2) Smaller reinstatements constitute a much lower degree of skidding risk, but the measurement of skid resistance, texture depth and surface regularity become progressively more difficult as the reinstatement width reduces. However, material requirements and laying conditions remain unchanged and it is expected that the skid resistance of smaller reinstatements will not be significantly different.
3) For the purposes of identifying reinstatement sites where the risk of skidding is potentially high (Site A), sections of carriageway of greater than 10% gradient should be identified from existing steep hill warning signs or by notification from the Authority. Similarly, bends of less than 100 metres radius in roads where the speed limit is greater than 40 mph (65 kph) should be identified from existing bend, double bend or chevron warning signs or by notification from the Authority.
4) Given good site conditions, it is possible to obtain reasonably representative measurements of skid resistance and surface regularity on narrower reinstatements but amended test procedures and/or extra care are required. The TRL Mini Texture Meter and TRL Rolling Straightedge should always be fully contained within the limits of the reinstatement. The actual minimum practicable width for these instruments will depend on the trench alignment and radius of curvature.

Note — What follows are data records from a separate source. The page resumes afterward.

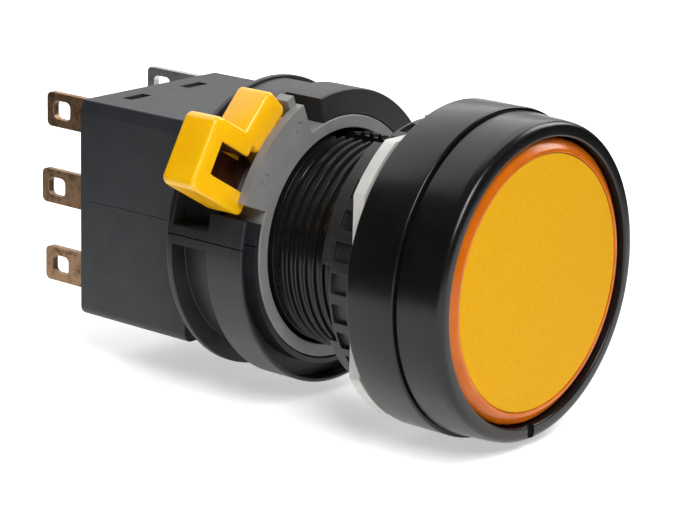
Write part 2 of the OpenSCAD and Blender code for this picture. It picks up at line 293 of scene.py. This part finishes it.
def combine(obj, other, operation):
    """Boolean of two objects, which uses the second one up."""
    step = obj.modifiers.new("combine", "BOOLEAN")
    step.operation = operation
    step.solver = "EXACT"
    step.object = other
    bake(obj)
    bpy.data.objects.remove(other)
    return obj


def cut(obj, other):
    return combine(obj, other, "DIFFERENCE")


def join(obj, other):
    return combine(obj, other, "UNION")


def soften(obj, width, segments=3, angle=40):
    """Rounds an object's sharp edges by a width in millimetres."""
    step = obj.modifiers.new("soften", "BEVEL")
    step.width = width
    step.segments = segments
    step.limit_method = "ANGLE"
    step.angle_limit = math.radians(angle)
    bake(obj, 50)
    step = obj.modifiers.new("even shading", "WEIGHTED_NORMAL")
    step.keep_sharp = True
    return bake(obj, None)


def coil(name, centre, y0, y1, radius, wire, turns):
    """Compression spring along Y, with its end turns closed."""
    steps, sides = int(turns * 36), 12
    bm = bmesh.new()
    rings = []
    for k in range(steps + 1):
        share = k / steps
        angle = TURN * turns * share
        dead = 0.9 / turns
        rise = min(max((share - dead) / (1 - 2 * dead), 0.0), 1.0)
        y = y0 + wire + (y1 - y0 - 2 * wire) * rise
        out = Vector((math.cos(angle), 0, math.sin(angle)))
        ring = []
        for s in range(sides):
            a = TURN * s / sides
            at = Vector(centre) + out * (radius + wire * math.cos(a)) + Vector((0, y + wire * math.sin(a), 0))
            ring.append(bm.verts.new(at))
        rings.append(ring)
    for near, far in zip(rings, rings[1:]):
        for s in range(sides):
            t = (s + 1) % sides
            bm.faces.new((near[s], near[t], far[t], far[s]))
    bm.faces.new(rings[0])
    bm.faces.new(rings[-1])
    return finish_mesh(name, bm)


# ---------------------------------------------------------------- materials


class Shader:
    """A procedural material, built node by node. Texture coordinates are millimetres in the CAD frame."""

    def __init__(self, name, roughness, **sockets):
        self.material = bpy.data.materials.new(name)
        self.material.use_nodes = True
        tree = self.material.node_tree
        self.nodes, self.links = tree.nodes, tree.links
        self.shader = self.nodes["Principled BSDF"]
        self.shader.inputs["Roughness"].default_value = roughness
        for socket, value in sockets.items():
            self.shader.inputs[socket.replace("_", " ")].default_value = value
        place = self.nodes.new("ShaderNodeTexCoord")
        scale = self.nodes.new("ShaderNodeVectorMath")
        scale.operation = "SCALE"
        scale.inputs["Scale"].default_value = 1 / MM
        self.links.new(place.outputs["Object"], scale.inputs[0])
        self.place = scale.outputs[0]

    def stretched(self, x, y, z):
        """Texture coordinates multiplied along each axis."""
        step = self.nodes.new("ShaderNodeVectorMath")
        step.operation = "MULTIPLY"
        step.inputs[1].default_value = (x, y, z)
        self.links.new(self.place, step.inputs[0])
        return step.outputs[0]

    def noise(self, scale, detail=4.0, rough=0.55, at=None):
        step = self.nodes.new("ShaderNodeTexNoise")
        step.inputs["Scale"].default_value = scale
        step.inputs["Detail"].default_value = detail
        step.inputs["Roughness"].default_value = rough
        self.links.new(at or self.place, step.inputs["Vector"])
        return step.outputs["Fac"]

    def ramp(self, value, low, high, to_low=0.0, to_high=1.0):
        """Maps a value between two limits onto another range."""
        step = self.nodes.new("ShaderNodeMapRange")
        for socket, number in (("From Min", low), ("From Max", high), ("To Min", to_low), ("To Max", to_high)):
            step.inputs[socket].default_value = number
        self.links.new(value, step.inputs["Value"])
        return step.outputs["Result"]

    def mix(self, share, a, b):
        """Colour between a and b. Each is a colour, or an earlier step's output."""
        step = self.nodes.new("ShaderNodeMix")
        step.data_type = "RGBA"
        for socket, colour in ((step.inputs[6], a), (step.inputs[7], b)):
            if isinstance(colour, tuple):
                socket.default_value = (*colour, 1)
            else:
                self.links.new(colour, socket)
        self.links.new(share, step.inputs[0])
        return step.outputs[2]

    def colour(self, output):
        self.links.new(output, self.shader.inputs["Base Color"])
        return self

    def roughness(self, output):
        self.links.new(output, self.shader.inputs["Roughness"])
        return self

    def bump(self, height, strength, distance):
        """Adds fine relief, of a depth in millimetres."""
        step = self.nodes.new("ShaderNodeBump")
        step.inputs["Strength"].default_value = strength
        step.inputs["Distance"].default_value = distance * MM
        self.links.new(height, step.inputs["Height"])
        if self.shader.inputs["Normal"].is_linked:
            self.links.new(self.shader.inputs["Normal"].links[0].from_socket, step.inputs["Normal"])
        self.links.new(step.outputs["Normal"], self.shader.inputs["Normal"])
        return self


def moulded(name, dark, light, roughness, grain=0.25, grain_scale=9.0, scuffs=0.0, cloud=0.35, **sockets):
    """Moulded plastic: faint cloudy colour, a fine moulded grain and, if asked for, light scuffs."""
    made = Shader(name, roughness, **sockets)
    body = made.mix(made.ramp(made.noise(cloud), 0.3, 0.7), dark, light)
    if scuffs:
        marks = made.ramp(made.noise(1.6, 8.0, 0.75, made.stretched(3.5, 0.8, 0.8)), 0.6, 0.8, 0.0, scuffs)
        body = made.mix(marks, body, tuple(min(1.0, c + 0.16) for c in light))
    made.colour(body)
    made.roughness(made.ramp(made.noise(1.2, 3.0), 0.25, 0.75, roughness - 0.03, roughness + 0.04))
    made.bump(made.noise(grain_scale, 3.0, 0.6), grain, 0.02)
    return made.material


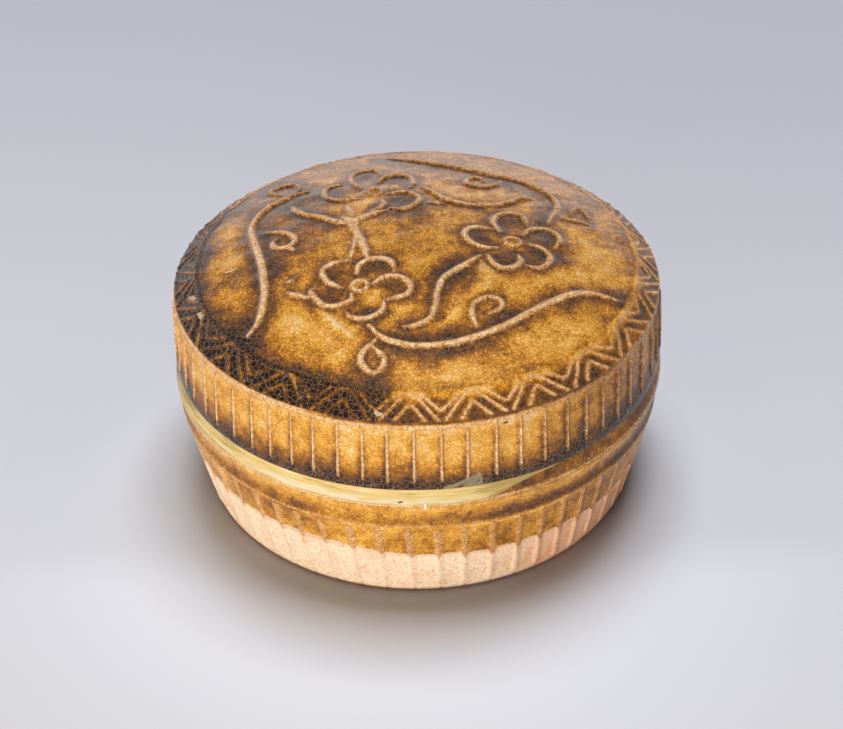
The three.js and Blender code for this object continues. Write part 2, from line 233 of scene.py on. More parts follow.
BRANCHES = [
    # Under and beside the front flower: the drop, the curl, the side stem with its long leaf, the small leaf
    Line([(-8.7, -35.8), (-10.0, -37.3), (-11.3, -38.8), (-12.0, -40.5), (-11.8, -42.3), (-10.7, -43.8),
          (-9.3, -44.6)], 1.7, rise=0.65, thin=(0.5, 0.8)),
    Line([(-9.4, -37.8), (-8.1, -39.4), (-7.1, -41.2), (-7.4, -43.1), (-8.3, -44.1), (-9.3, -44.6)], 1.5,
         rise=0.6, thin=(0.6, 0.8)),
    Line([(12.6, -32.6), (11.7, -29.4), (11.9, -26.5), (13.9, -24.4), (16.4, -23.6), (18.3, -25.2),
          (17.3, -27.4), (15.1, -28.5)], 1.4, rise=0.6),
    Line([(-2.8, -32.8), (0.1, -32.3), (2.8, -30.5), (3.9, -26.5), (4.5, -22.5), (5.7, -18.5),
          (8.4, -15.3), (11.7, -12.4), (14.0, -9.8)], 1.5, rise=0.65, dark_left=3.0, dark_right=2.4),
    Line([(8.8, -15.8), (10.3, -14.2), (12.1, -13.7)], 1.1, rise=0.45),
    Line([(6.1, -31.2), (8.6, -27.6), (11.6, -23.7), (14.4, -19.4), (15.2, -15.8), (14.2, -11.8)],
         3.8, rise=0.55, dark_left=1.6, dark_right=1.0, thin=(0.3, 0.3), soft=True),
    Line([(14.1, -11.4), (14.1, -15.6), (13.3, -19.1)], 0.9, rise=0.25, dark_left=0.5, dark_right=0.5),
    Line([(-21.5, -25.4), (-19.5, -28.2), (-17.3, -31.2), (-15.4, -33.2), (-14.1, -34.7)], 2.2, rise=0.35,
         dark_left=0.5, dark_right=1.8, soft=True),
    Line([(-28.0, -18.9), (-26.2, -20.2), (-24.0, -21.5), (-22.7, -21.2)], 1.6, rise=0.6),
    Line([(-28.2, -15.4), (-27.0, -15.2)], 1.6, rise=0.45),
    # Left: the curl, the loop, the side stem, and the trunk that joins the front and back flowers
    Line([(-33.8, 5.9), (-30.7, 4.8), (-28.0, 2.5), (-27.2, -0.1), (-28.9, -2.0), (-31.3, -1.6),
          (-32.3, 0.6), (-31.5, 2.3)], 1.5, rise=0.6),
    Line([(-28.9, -2.0), (-27.1, -3.9)], 1.5, rise=0.5),
    Line([(-31.8, 24.9), (-33.8, 26.6), (-34.2, 28.8), (-32.5, 30.0), (-29.6, 30.2), (-27.7, 28.4),
          (-27.2, 25.8)], 1.5, rise=0.6),
    Line([(-28.5, 16.6), (-27.5, 13.8), (-24.9, 10.7), (-21.3, 8.5), (-18.5, 5.9), (-16.3, 4.6),
          (-14.3, 4.2)], 1.7, dark_left=2.6, dark_right=2.4),
    Line([(-6.8, 9.0), (-9.7, 7.8), (-12.6, 5.9), (-14.1, 3.8), (-13.4, 0.2), (-12.3, -3.4), (-11.3, -7.0),
          (-10.8, -10.2)], 2.0, rise=0.55, dark_left=1.4, dark_right=1.4),
    Line([(-13.4, 0.2), (-13.4, -4.1), (-14.2, -8.4), (-14.5, -11.0)], 1.2, rise=0.5, dark_left=1.4, dark_right=1.4),
    Line([(-15.7, 13.1), (-15.0, 9.6), (-14.0, 5.9)], 2.0, rise=0.6, dark_left=1.4, dark_right=1.4),
    Line([(-15.6, 6.6), (-14.3, 4.4), (-13.8, 1.6)], 3.2, rise=0.5, dark_left=1.4, dark_right=1.4),
    # Right: the side stem with its small leaf, the curl, and the bud
    Line([(2.0, 20.4), (4.4, 17.1), (7.0, 14.0), (10.6, 12.0), (14.6, 11.5), (18.6, 12.4), (21.8, 14.6),
          (24.3, 17.0), (27.2, 17.9)], 1.7, dark_left=1.6, dark_right=1.8),
    Line([(16.4, 25.4), (15.3, 27.3), (12.8, 26.6), (11.9, 23.8), (13.2, 22.3), (16.4, 22.1), (18.9, 23.8),
          (20.3, 27.0)], 1.4, rise=0.6),
    Line([(3.3, 12.4), (6.3, 11.9)], 1.8, rise=0.5),
    Line([(35.8, 12.7), (36.3, 14.6), (37.4, 16.3), (39.2, 15.3), (39.7, 13.1)], 1.4, rise=0.6),
    Line([(34.1, 9.9), (36.7, 10.3), (39.6, 9.6)], 1.7, rise=0.6),
]


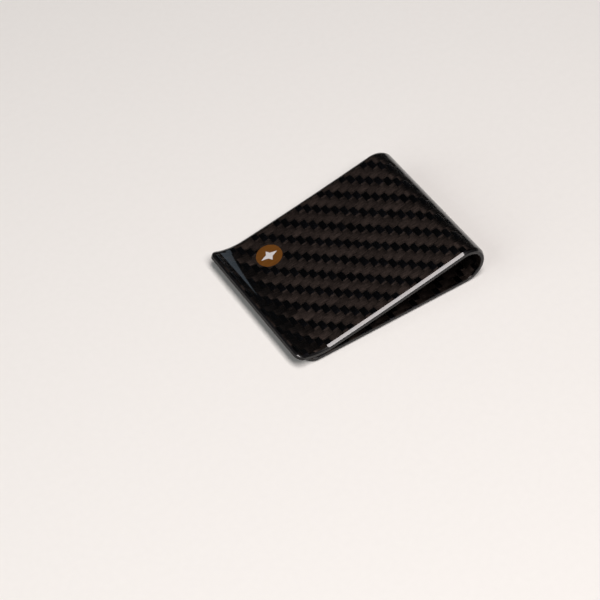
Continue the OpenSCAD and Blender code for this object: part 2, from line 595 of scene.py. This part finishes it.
bpy.ops.object.select_all(action="DESELECT")
bpy.ops.mesh.primitive_circle_add(
    vertices=8, radius=1, fill_type="NGON", location=(inlay_along, inlay_aside, -star_depth)
)
star_cutter = bpy.context.object
star_tips = [(star_length / 2, 0), (star_waist, star_waist), (0, star_width / 2), (-star_waist, star_waist)]
star_outline = star_tips + [(-x, -y) for x, y in star_tips]
for vertex, (x, y) in zip(star_cutter.data.vertices, star_outline):
    vertex.co = (x, y, 0)
bpy.ops.object.transform_apply(location=True, rotation=True, scale=True)
bpy.ops.object.mode_set(mode="EDIT")
bpy.ops.mesh.select_all(action="SELECT")
bpy.ops.mesh.extrude_region_move(TRANSFORM_OT_translate={"value": (0, 0, 2 * star_depth)})
bpy.ops.mesh.select_all(action="SELECT")
bpy.ops.mesh.normals_make_consistent(inside=False)
bpy.ops.object.mode_set(mode="OBJECT")

bpy.ops.object.select_all(action="DESELECT")
bpy.ops.mesh.primitive_cylinder_add(
    vertices=96,
    radius=inlay_radius,
    depth=inlay_depth,
    location=(inlay_along, inlay_aside, inlay_depth / 2),
)
inlay = bpy.context.object
inlay.name = "round_inlay"
bpy.ops.object.transform_apply(location=True, rotation=True, scale=True)
sink(star_cutter)
press_round_mould(inlay, "jaw")

veneer = Recipe("brown_veneer")
in_strip = veneer.flat()[0]
grain = veneer.noise(in_strip, (250, 5200, 0), detail=4, roughness=0.65)
pores = veneer.noise(in_strip, (900, 12000, 0))
wood = veneer.tint(grain.spread(0.3, 0.7), late_wood, early_wood)
veneer.set(
    Base_Color=veneer.tint(pores.spread(0.62, 0.75, 0.0, 0.5), wood, wood_pores),
    Roughness=grain.spread(0.2, 0.8, 0.42, 0.6),
    Normal=veneer.relief(grain * fibre_height, strength=0.5),
    Specular_IOR_Level=0.15,
)
veneer.epoxy()
inlay.data.materials.append(veneer.material)
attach(inlay, "jaw")
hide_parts("badge_inlay")


# ---- Printed star ----
# A plain four-point star of off-white ink fills its recess in the inlay, flush with the veneer. It
# is printed before the clear coat goes on.

ink_thin = (0.50, 0.48, 0.48, 1)
ink_full = (0.64, 0.62, 0.62, 1)

star = copy_as(star_cutter, "white_star")
bpy.ops.object.mode_set(mode="EDIT")
cut_across((0, 0, 0), (0, 0, 1), clear_inner=True, use_fill=True)
bpy.ops.object.mode_set(mode="OBJECT")
press_round_mould(star, "jaw")
bpy.data.objects.remove(star_cutter)

print_ink = Recipe("white_print")
speckle = print_ink.noise(print_ink.flat()[0], (7000, 7000, 7000), detail=3)
print_ink.set(
    Base_Color=print_ink.tint(speckle.spread(0.3, 0.7), ink_thin, ink_full),
    Roughness=speckle.spread(0.2, 0.8, 0.45, 0.65),
)
print_ink.epoxy()
star.data.materials.append(print_ink.material)
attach(star, "jaw")
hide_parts("badge_star")


# ---- Table ----
# A plain pale table top of matt painted board, far wider than the clip. The clip lies on it by its
# base leaf's outer face.

table_width = 3
paint_dark = (0.84, 0.83, 0.80, 1)
paint_pale = (0.87, 0.86, 0.83, 1)

bpy.ops.object.select_all(action="DESELECT")
bpy.ops.mesh.primitive_plane_add(size=table_width, location=(0, 0, 0))
table = bpy.context.object
table.name = "table"
paint = Recipe("pale_paint")
mottle = paint.noise(paint.add("ShaderNodeTexCoord", {}, output=3), (600, 600, 600), detail=4)
paint.set(Base_Color=paint.tint(mottle, paint_dark, paint_pale), Roughness=0.85)
table.data.materials.append(paint.material)


# ---- Lights and camera ----
# One large soft light hangs over the clip's near side and a broad dim one stands beside it. A small
# bluish card close to the bow shows as the tapering gleam in the lip's valley.


def soft_light(name, place, size, brightness, colour, aim=(0, 0, 0), roll=0):
    """A rectangular light with an even face, turned to its aim. brightness is that of the face."""
    lamp = bpy.data.lights.new(name, "AREA")
    lamp.shape = "RECTANGLE"
    lamp.size, lamp.size_y = size
    lamp.energy = brightness * math.pi * size[0] * size[1]
    lamp.color = colour
    light = bpy.data.objects.new(name, lamp)
    light.location = place
    turn = (Vector(place) - Vector(aim)).to_track_quat("Z", "Y")
    light.rotation_euler = (turn @ Quaternion((0, 0, 1), math.radians(roll))).to_euler()
    bpy.context.collection.objects.link(light)


soft_light(
    "overhead", place=(0.01, 0.27, 0.66), size=(0.26, 0.52), brightness=12, colour=(1.0, 0.94, 0.93)
)
soft_light("side", place=(0.75, 0.05, 0.45), size=(0.8, 0.7), brightness=1.6, colour=(0.98, 1.0, 1.0))
soft_light(
    "card", place=(-0.10552, -0.14020, 0.09533), size=(0.025, 0.065), brightness=0.7,
    colour=(0.70, 0.85, 1.0), aim=(0.022, -0.016, 0.0034), roll=-41,
)

room_colour = (0.9, 0.95, 1.0, 1)
room_brightness = 0.025
room = bpy.data.worlds.new("room")
room.use_nodes = True
room.node_tree.nodes["Background"].inputs["Color"].default_value = room_colour
room.node_tree.nodes["Background"].inputs["Strength"].default_value = room_brightness
bpy.context.scene.world = room
bpy.context.scene.view_settings.view_transform = "Standard"

camera_place = (0.16105, 0.25235, 0.33913)
camera_turn = (40.559, 2.019, 147.199)     # degrees
lens = bpy.data.cameras.new("camera")
lens.lens = 118.2
lens.sensor_width = 36
lens.clip_start = 0.01
camera = bpy.data.objects.new("camera", lens)
camera.location = camera_place
camera.rotation_euler = Euler([math.radians(angle) for angle in camera_turn])
bpy.context.collection.objects.link(camera)
bpy.context.scene.camera = camera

Measurements can be particularly difficult when testing on tight radius bends.
5) The Undertaker should require the suppliers of bituminous materials to regularly supply details of the constituent materials within their bituminous mixtures and in particular PSV/AAV test results for the coarse aggregate in Surface Course mixtures and the aggregate used for precoated chippings in HRA.
6) The past use of Table S2.7 has indicated that the minimum values noted are appropriate in most cases.